Objective: Give back the full material, exactly as it reads.

Dataset section:
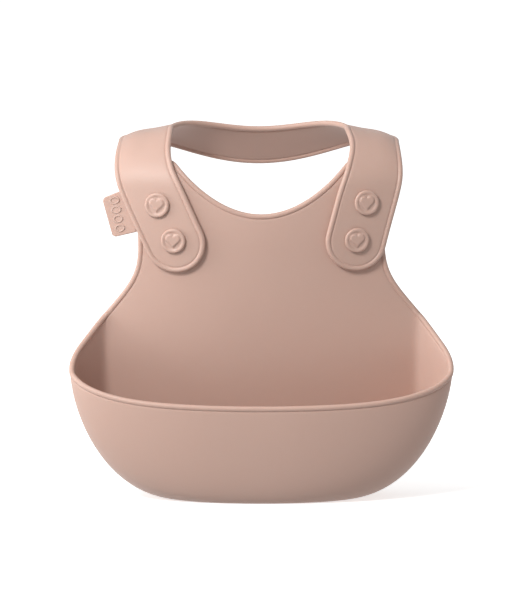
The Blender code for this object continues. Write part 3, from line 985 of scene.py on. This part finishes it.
class BIB_OT_stage(bpy.types.Operator):
    """Sets the pale floor, the soft studio lights and the camera"""

    bl_idname = "bib.stage"
    bl_label = "Stage"

    def execute(self, context):
        deselect_all()
        bpy.ops.mesh.primitive_circle_add(vertices=64, radius=12, fill_type="NGON")
        floor = context.active_object
        floor.name = "floor"
        floor.data.materials.append(plain_floor(colours().floor))
        floor.visible_diffuse = False
        self.light("key", (-0.72, -1.00, 1.10), 0.45, 18.5)
        self.light("side", (-1.55, -0.20, 0.38), 0.8, 11.5)
        self.light("top", (-1.00, -0.15, 1.30), 0.5, 4.5)
        world = bpy.data.worlds.new("studio")
        world.use_nodes = True
        world.node_tree.nodes["Background"].inputs["Color"].default_value = (1, 1, 1, 1)
        world.node_tree.nodes["Background"].inputs["Strength"].default_value = WORLD_STRENGTH
        context.scene.world = world
        context.scene.view_settings.view_transform = "Standard"
        self.camera(context)
        return {"FINISHED"}

    def light(self, name, place, size, power):
        lamp = bpy.data.lights.new(name, "AREA")
        lamp.shape = "DISK"
        lamp.size = size
        lamp.energy = power
        holder = bpy.data.objects.new(name, lamp)
        holder.location = place
        aim = Vector((0, 0, 0.11)) - Vector(place)
        holder.rotation_euler = aim.to_track_quat("-Z", "Y").to_euler()
        bpy.context.scene.collection.objects.link(holder)

    def camera(self, context):
        """A long lens straight before the bib, a little above it."""
        distance, elevation = 8.0, math.radians(10)
        view_height = 0.366
        target = Vector((0, PANEL_Y, 0.1131))
        lens = bpy.data.cameras.new("camera")
        lens.sensor_fit = "VERTICAL"
        lens.sensor_height = 36
        lens.lens = 36 * distance / view_height
        lens.clip_end = 100
        holder = bpy.data.objects.new("camera", lens)
        holder.location = target + distance * Vector((0, -math.cos(elevation), math.sin(elevation)))
        holder.rotation_euler = (math.pi / 2 - elevation, 0, 0)
        context.scene.collection.objects.link(holder)
        context.scene.camera = holder


class BibSizes(bpy.types.PropertyGroup):
    sheet: FloatProperty(
        name="Sheet", description="Thickness of the moulded sheet", default=0.0022, unit="LENGTH"
    )
    bead_radius: FloatProperty(
        name="Bead radius", description="Radius of the rolled edge", default=0.00165, unit="LENGTH"
    )
    groove: FloatProperty(
        name="Groove", description="Depth of the groove by the bead", default=0.0003, unit="LENGTH"
    )
    hole_radius: FloatProperty(
        name="Hole radius", description="Radius of the stud holes", default=0.0026, unit="LENGTH"
    )
    stud_face: FloatProperty(
        name="Stud face", description="Diameter of a stud's face", default=0.015, unit="LENGTH"
    )
    heart_width: FloatProperty(
        name="Heart width", description="Width of a stud's heart", default=0.0098, unit="LENGTH"
    )
    heart_relief: FloatProperty(
        name="Heart relief", description="Rise of a heart over rim", default=0.0004, unit="LENGTH"
    )
    stud_hollow: FloatProperty(
        name="Stud hollow", description="Depth of the dish by it", default=0.00055, unit="LENGTH"
    )


class BibColours(bpy.types.PropertyGroup):
    silicone: FloatVectorProperty(
        name="Silicone",
        description="Colour of the silicone",
        default=(0.525, 0.348, 0.285),
        subtype="COLOR",
    )
    floor: FloatVectorProperty(
        name="Floor", description="Colour of the floor", default=(0.93, 0.93, 0.93), subtype="COLOR"
    )


class BIB_PT_panel(bpy.types.Panel):
    """Lists the bib's pieces and their sizes"""

    bl_idname = "BIB_PT_panel"
    bl_label = "Silicone Bib"
    bl_space_type = "VIEW_3D"
    bl_region_type = "UI"
    bl_category = "Bib"

    def draw(self, context):
        column = self.layout.column()
        for group in (context.scene.bib_sizes, context.scene.bib_colours):
            for name in group.__annotations__:
                column.prop(group, name)
        for operator in OPERATORS:
            column.operator(operator.bl_idname)


OPERATORS = (BIB_OT_body, BIB_OT_neckband, BIB_OT_studs, BIB_OT_tag, BIB_OT_stage)
CLASSES = (BibSizes, BibColours, *OPERATORS, BIB_PT_panel)


def register():
    for cls in CLASSES:
        bpy.utils.register_class(cls)
    bpy.types.Scene.bib_sizes = PointerProperty(type=BibSizes)
    bpy.types.Scene.bib_colours = PointerProperty(type=BibColours)


def unregister():
    del bpy.types.Scene.bib_sizes
    del bpy.types.Scene.bib_colours
    for cls in reversed(CLASSES):
        bpy.utils.unregister_class(cls)


def main():
    register()
    bpy.ops.bib.body()
    bpy.ops.bib.neckband()
    bpy.ops.bib.studs()
    bpy.ops.bib.tag()
    bpy.ops.bib.stage()


if __name__ == "__main__":
    main()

Result for this task:
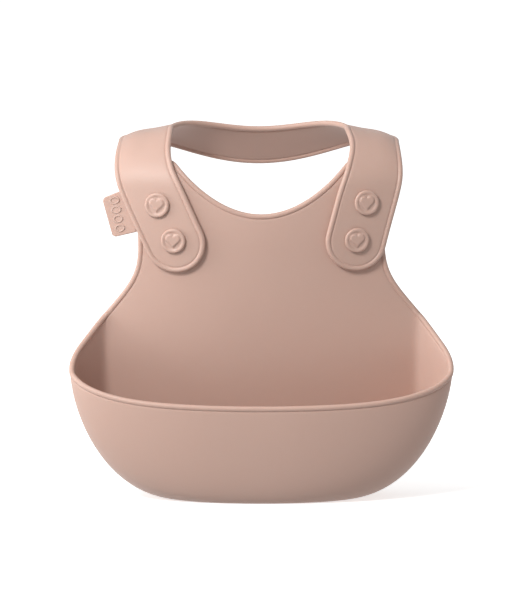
The Blender code for this object continues. Write part 3, from line 985 of scene.py on. This part finishes it.
class BIB_OT_stage(bpy.types.Operator):
    """Sets the pale floor, the soft studio lights and the camera"""

    bl_idname = "bib.stage"
    bl_label = "Stage"

    def execute(self, context):
        deselect_all()
        bpy.ops.mesh.primitive_circle_add(vertices=64, radius=12, fill_type="NGON")
        floor = context.active_object
        floor.name = "floor"
        floor.data.materials.append(plain_floor(colours().floor))
        floor.visible_diffuse = False
        self.light("key", (-0.72, -1.00, 1.10), 0.45, 18.5)
        self.light("side", (-1.55, -0.20, 0.38), 0.8, 11.5)
        self.light("top", (-1.00, -0.15, 1.30), 0.5, 4.5)
        world = bpy.data.worlds.new("studio")
        world.use_nodes = True
        world.node_tree.nodes["Background"].inputs["Color"].default_value = (1, 1, 1, 1)
        world.node_tree.nodes["Background"].inputs["Strength"].default_value = WORLD_STRENGTH
        context.scene.world = world
        context.scene.view_settings.view_transform = "Standard"
        self.camera(context)
        return {"FINISHED"}

    def light(self, name, place, size, power):
        lamp = bpy.data.lights.new(name, "AREA")
        lamp.shape = "DISK"
        lamp.size = size
        lamp.energy = power
        holder = bpy.data.objects.new(name, lamp)
        holder.location = place
        aim = Vector((0, 0, 0.11)) - Vector(place)
        holder.rotation_euler = aim.to_track_quat("-Z", "Y").to_euler()
        bpy.context.scene.collection.objects.link(holder)

    def camera(self, context):
        """A long lens straight before the bib, a little above it."""
        distance, elevation = 8.0, math.radians(10)
        view_height = 0.366
        target = Vector((0, PANEL_Y, 0.1131))
        lens = bpy.data.cameras.new("camera")
        lens.sensor_fit = "VERTICAL"
        lens.sensor_height = 36
        lens.lens = 36 * distance / view_height
        lens.clip_end = 100
        holder = bpy.data.objects.new("camera", lens)
        holder.location = target + distance * Vector((0, -math.cos(elevation), math.sin(elevation)))
        holder.rotation_euler = (math.pi / 2 - elevation, 0, 0)
        context.scene.collection.objects.link(holder)
        context.scene.camera = holder


class BibSizes(bpy.types.PropertyGroup):
    sheet: FloatProperty(
        name="Sheet", description="Thickness of the moulded sheet", default=0.0022, unit="LENGTH"
    )
    bead_radius: FloatProperty(
        name="Bead radius", description="Radius of the rolled edge", default=0.00165, unit="LENGTH"
    )
    groove: FloatProperty(
        name="Groove", description="Depth of the groove by the bead", default=0.0003, unit="LENGTH"
    )
    hole_radius: FloatProperty(
        name="Hole radius", description="Radius of the stud holes", default=0.0026, unit="LENGTH"
    )
    stud_face: FloatProperty(
        name="Stud face", description="Diameter of a stud's face", default=0.015, unit="LENGTH"
    )
    heart_width: FloatProperty(
        name="Heart width", description="Width of a stud's heart", default=0.0098, unit="LENGTH"
    )
    heart_relief: FloatProperty(
        name="Heart relief", description="Rise of a heart over rim", default=0.0004, unit="LENGTH"
    )
    stud_hollow: FloatProperty(
        name="Stud hollow", description="Depth of the dish by it", default=0.00055, unit="LENGTH"
    )


class BibColours(bpy.types.PropertyGroup):
    silicone: FloatVectorProperty(
        name="Silicone",
        description="Colour of the silicone",
        default=(0.525, 0.348, 0.285),
        subtype="COLOR",
    )
    floor: FloatVectorProperty(
        name="Floor", description="Colour of the floor", default=(0.93, 0.93, 0.93), subtype="COLOR"
    )


class BIB_PT_panel(bpy.types.Panel):
    """Lists the bib's pieces and their sizes"""

    bl_idname = "BIB_PT_panel"
    bl_label = "Silicone Bib"
    bl_space_type = "VIEW_3D"
    bl_region_type = "UI"
    bl_category = "Bib"

    def draw(self, context):
        column = self.layout.column()
        for group in (context.scene.bib_sizes, context.scene.bib_colours):
            for name in group.__annotations__:
                column.prop(group, name)
        for operator in OPERATORS:
            column.operator(operator.bl_idname)


OPERATORS = (BIB_OT_body, BIB_OT_neckband, BIB_OT_studs, BIB_OT_tag, BIB_OT_stage)
CLASSES = (BibSizes, BibColours, *OPERATORS, BIB_PT_panel)


def register():
    for cls in CLASSES:
        bpy.utils.register_class(cls)
    bpy.types.Scene.bib_sizes = PointerProperty(type=BibSizes)
    bpy.types.Scene.bib_colours = PointerProperty(type=BibColours)


def unregister():
    del bpy.types.Scene.bib_sizes
    del bpy.types.Scene.bib_colours
    for cls in reversed(CLASSES):
        bpy.utils.unregister_class(cls)


def main():
    register()
    bpy.ops.bib.body()
    bpy.ops.bib.neckband()
    bpy.ops.bib.studs()
    bpy.ops.bib.tag()
    bpy.ops.bib.stage()


if __name__ == "__main__":
    main()